According to Greenville Online, a news outlet covering the Greenville-Spartanburg metro area in South Carolina, BMW has announced more investments in its local plant. But even though the factory that produces many of the X series models is 98 percent automated, BMW is – this time – investing in humans.
The Germany-based company announced recently that BMW Spartanburg is in need of more robot experts – so many more, in fact, that the plant with 240 robots in its paint shop alone will be doubling the size of a community program that it utilizes to build automation apprentices.
The BMW Scholars Program will add a fourth area technical college to its academic partnerships, where students pursuing a manufacturing-specific field can balance classes with part-time work at BMW and learn various disciplines within the carmaker's top-of-the-line auto plant.

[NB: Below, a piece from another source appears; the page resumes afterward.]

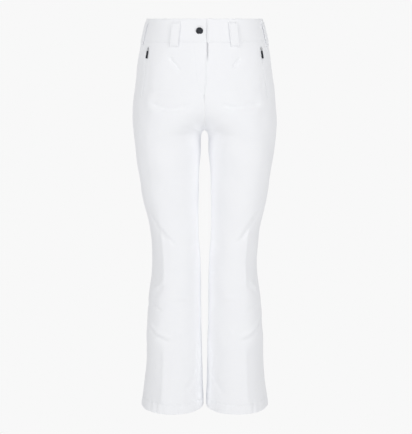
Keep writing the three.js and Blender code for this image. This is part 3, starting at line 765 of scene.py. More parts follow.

These students, who are also offered tuition assistance and even health care coverage, can find themselves in line for direct-hire contracts with BMW, where full-time work and overtime options can yield six-figure salaries, according to the company.
BMW says a 1.2 million-square-foot body shop is near completion, and it features some 2,000 robots. Add to that “miles and miles” of conveyors, and the facility is in dire need of the kind of people whose primary focus is uptime. The Scholars Program will enhance its small crew – 130 of graduates through the program in the past seven years – and look to increase its total number of students in the 2-year program to 200.